Этот лермонтовский сон знают все, а вот другой – другому привидевшийся писателю – известен куда меньше. Читающей публике поведала о нем выходящая в Пруссии «Силезская газета» в номере от 15 августа 1878 года.
Материал этот так и назывался – «Сон». Знаменитый русский писатель представлен в нем идущим в одиночестве по широкому полю. Вдруг ему слышатся за спиной чьи-то крадущиеся шаги. Оборачивается и видит старуху в лохмотьях. Желтое беззубое лицо, глаза же застланы пленкой. На вопрос путника, что ей надобно от него, не милостыни ли, ответа не последовало. Пошел дальше, старуха – следом. И тогда путнику начинает казаться, что она не просто движется за ним, но странным образом его направляет. То вправо, то влево. И он странным же образом подчиняется ей и вдруг видит перед собой что-то черное, уходящее в землю. Могила! Так вот куда подталкивает его старая карга! Он снова оборачивается и обнаруживает, к своему ужасу, что теперь она зрячая, когда же приближает к ней лицо, глаза ее, точно отгораживаясь, опять покрываются пленкой.

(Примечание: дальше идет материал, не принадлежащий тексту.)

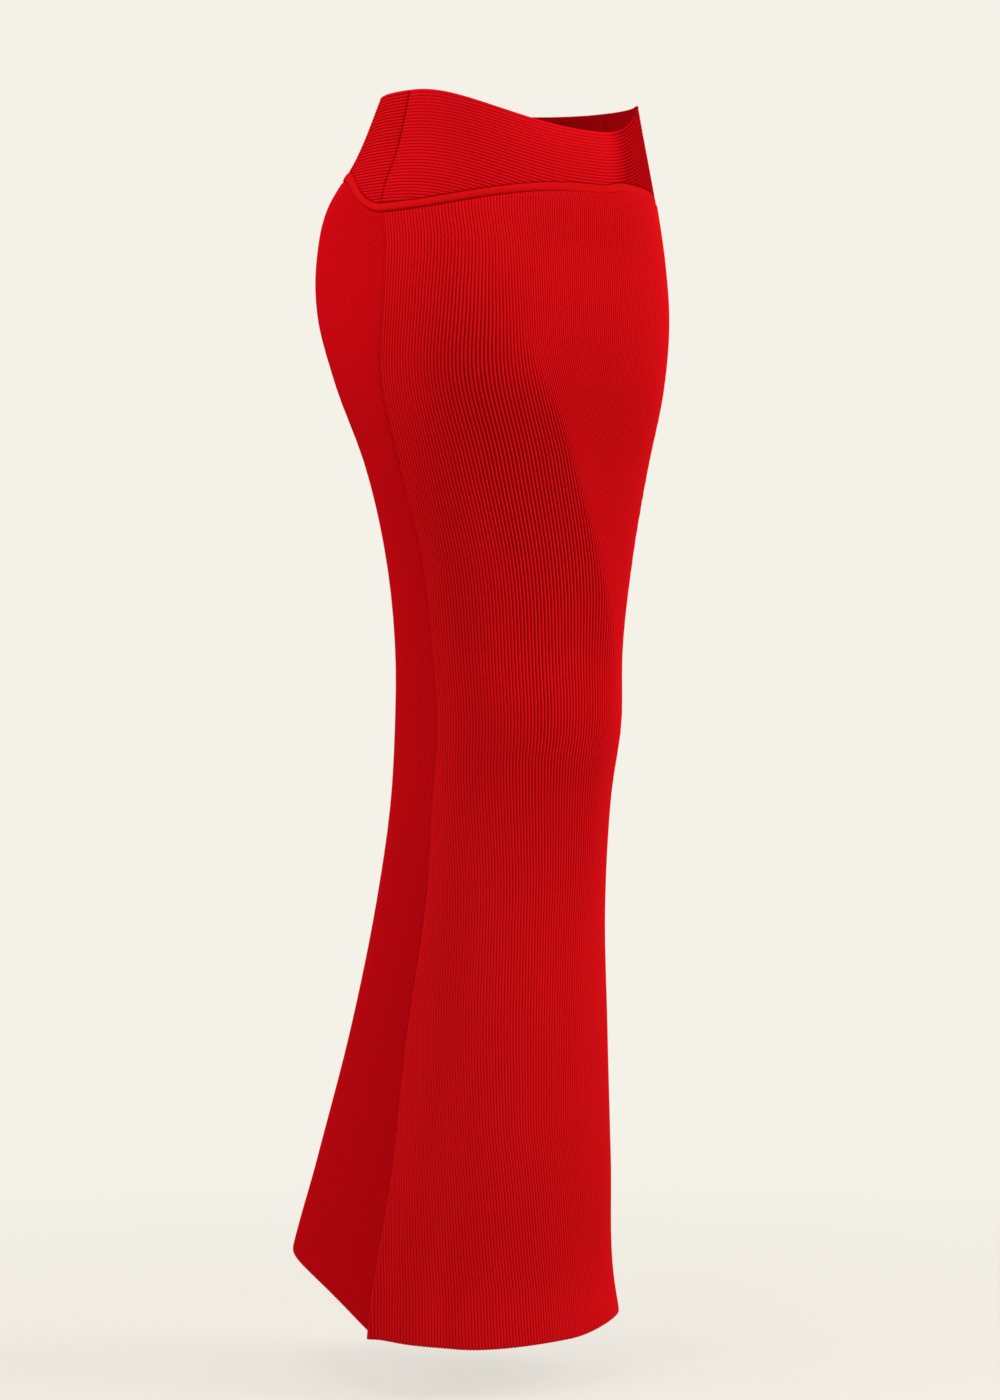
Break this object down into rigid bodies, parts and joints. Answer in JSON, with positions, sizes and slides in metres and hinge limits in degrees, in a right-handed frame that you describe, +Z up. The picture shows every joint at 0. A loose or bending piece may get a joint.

Автором этой публикации был немецкий художник и литератор Людвиг Пич, старинный друг Полины Виардо и поклонник Тургнева, чей сон и описан в «Силезской газете». Но откуда узнал дотошный немец о столь интимных подробностях? Со слов самого писателя…
Я собственной могилы во сне не видел, зато увидел ее наяву, и даже могу назвать точную дату, когда произошло это: 20 января 1999 года. Просыпаюсь ночью, встаю, но, не сделав и шага, валюсь обратно на тахту. Ничего подобного со мною, абсолютно, заметьте, трезвым в ту ночь, не случалось никогда. Через несколько минут повторяю попытку – то же самое. Ну все, думаю, хана. Аллу, однако, будить не стал, на четвереньках добрался до туалета и так же на четвереньках вернулся восвояси.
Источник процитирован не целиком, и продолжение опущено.